The real answer is that we perceive this because we are used to turning in the horizontal plane. If you see yourself in the mirror and you raise your right hand, the guy in the mirror is raising his left hand. But how do you know that it is his left hand? Mentally you place yourself in his position by rotating yourself and then you check which hand it is, but by doing this rotation your left hand ends up in the position of your right hand in the mirror. So even though the alignment of you and your mirror image appears to be perfect on first sight, it actually isn't. If we were creatures that are used to only turning in the vertical plane, then we'd perceive the same image as top/bottom inversion. You'd mentally rotate yourself vertically, and then instead of your left hand ending up where you see your right hand and vice versa, your head would end up where you see your feet and vice versa.

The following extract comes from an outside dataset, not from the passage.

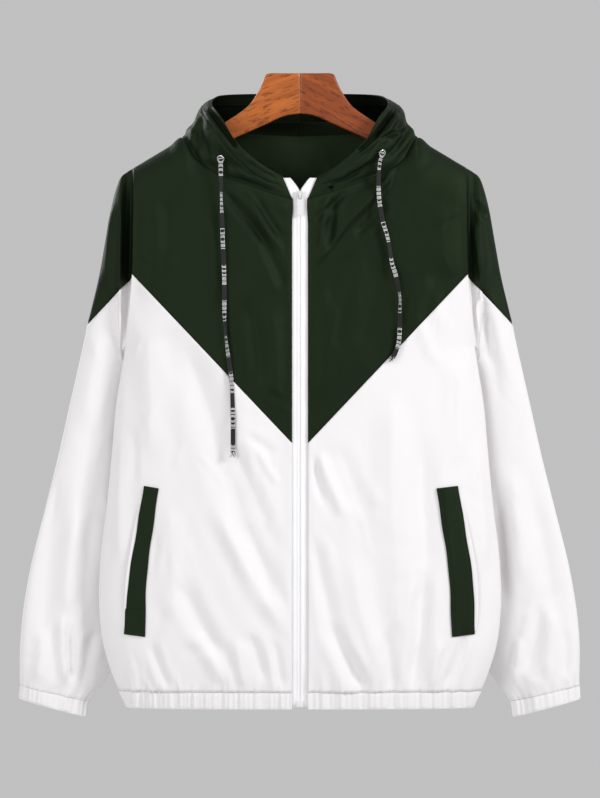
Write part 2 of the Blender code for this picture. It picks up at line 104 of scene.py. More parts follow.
# Seeds of the strewn creases, pleats and waves
FRONT_SEEDS = {"left": 11, "right": 23}
BACK_SEED = 31
SLEEVE_SEEDS = {"left": 41, "right": 53}
HOOD_SEEDS = {"left": 61, "right": 71}


def cubic(t, start, end, start_slope, end_slope, span=1.0):
    """Values between two ends of a span, with the slope at each end kept; t goes from 0 to 1."""
    ends = (2 * t**3 - 3 * t**2 + 1) * start + (3 * t**2 - 2 * t**3) * end
    turns = (t**3 - 2 * t**2 + t) * start_slope + (t**3 - t**2) * end_slope
    return ends + turns * span


class Table:
    """Rows of sizes under named columns, read smoothly between the rows by the first column."""

    def __init__(self, names, rows):
        self.names = names.split()
        self.values = np.array(sorted(rows), dtype=float)
        self.keys = self.values[:, 0]
        self.slopes = np.gradient(self.values, self.keys, axis=0)

    def at(self, key):
        key = np.clip(np.asarray(key, dtype=float), self.keys[0], self.keys[-1])
        low = np.clip(np.searchsorted(self.keys, key, side="right") - 1, 0, len(self.keys) - 2)
        span = (self.keys[low + 1] - self.keys[low])[..., None]
        t = (key - self.keys[low])[..., None] / span
        read = cubic(t, self.values[low], self.values[low + 1], self.slopes[low], self.slopes[low + 1], span)
        return SimpleNamespace(**dict(zip(self.names, np.moveaxis(read, -1, 0))))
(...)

The fact that our bodies are roughly symmetrical in one direction but not in the other makes this a bit non obvious unfortunately. It may be easier to understand this with an object that's not symmetrical in any direction. If you have a piece of paper with some word written on it, and you look at it via a mirror, why is the word flipped from left to right and not from top to bottom? This question has the same answer: because we're used to turning things in the horizontal plane. To show the paper to yourself via the mirror, you rotated the paper so that the text is now facing away from you, towards the mirror. But how did you rotate it? You rotated it by turning it in the horizontal plane. If you had rotated it in the vertical plane, the word would be flipped vertically. It's just that if you do this nobody is surprised that the word ends up flipped vertically, because that's not how our psychology works.